His long white night shirt had a dark triangle of sweat moving down his back. Joe’s feet were bare and bloody, leaving a red trail for the slugs and the bugs to feast upon. He felt no pain only tiredness and emptiness. He moved on and reached a clearing. He screamed out her name.
‘CATHY, CATHY, where are you?’
But only the rooks and the crows replied. "She’s not here you old fool". Their hard beaks snapping at him from their high wooden thrones, laughing, cajoling, and cawing.
He spun around and around, but there was nothing else, only that avian sound. Confused, he moved deeper into the trees now, growing ever more desperate to hear her voice once more.

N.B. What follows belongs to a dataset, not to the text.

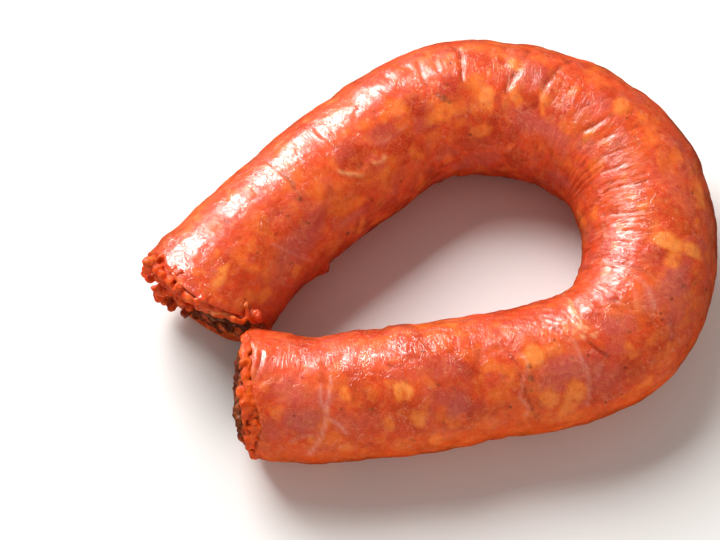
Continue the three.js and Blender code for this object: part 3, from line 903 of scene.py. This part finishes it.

He stopped again and sank to his knees.
In the long sterile nights back there, he’d often hear his wife speak to him.
“Joe love, now what would you like for yer’s tea? – got a lovely steak from Kelly’s.”
He sighed and pushed himself up again. Must go on, she can’t be far, just a few more yards and … but there was nothing, just more trees and leaves and grass and stinging things grabbing at his arse.
It was getting darker now so he turned around and shambled back somehow. Through the tentacled nettles and the wet grass and clinging leaves but they didn’t hurt him. They couldn’t hurt him. And now he was back there, facing the great white thing with its lights on and the people with their white coats on.
‘Thank God you’re back Joe, you naughty man, look at your feet,’ they said, ‘let’s be getting you back to your room. You’ve missed your medication you know. Come with us and we’ll make yer’s a nice cup of tea.’